Monday, February 28, 2011

Mystery Duck in ND: The Final Chapter

Our mystery duck preening.

We finally re-found the weird-looking scaup on an adjoining part of the lake where we'd originally spotted it. And this time the light was a bit better, so we took good long looks in between getting more still and video images. Blowing up one of the digiscoped stills on my camera screen, I noticed something odd. The scaup was preening and this gave me a unique angle on the bill and the bight orange-red color patch.

So I blew it up more...


and more still.

"Hey! That's some sort of colored tag attached to the bird's bill! It's NOT a natural part of the duck."

This view showed a clear gap between the bill and the colored patch, leading us to suspect this was something artificial.

From a normal angle, with the scaup swimming in profile, the colored patch looked more like a part of the bill.
But there were still things that bothered us about this bird.

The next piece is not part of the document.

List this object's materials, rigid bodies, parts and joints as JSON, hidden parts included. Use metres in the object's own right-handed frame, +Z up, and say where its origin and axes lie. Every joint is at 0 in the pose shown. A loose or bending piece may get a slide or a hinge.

It looked and acted differently than its fellow male lesser scaup nearby. This made us wonder if the bill marker/tag was affecting the bird in some way. Was it affecting his social status among the other scaup? I've seen albino birds attacked and driven off by members of their own species. Was it physically painful or did it affect the bird in some physical way? He certainly looked duller and less round-headed and acted shyer than his peers most of the time we watched him.

Here's a video I shot through my scope that shows the marked scaup's behavior while apparently trying to defend a female (his mate?) from other potential suitors. NOTE: You might want to turn down your speaker volume: the wind noise on this video is loud.




That evening at the social hour, I cornered Ron Martin, one of North Dakota's top birders, to ask about the bird.

"Oh yeah, we've seen a few scaup like that over the years. There's some guy doing research on them. You can probably find him on the Internet."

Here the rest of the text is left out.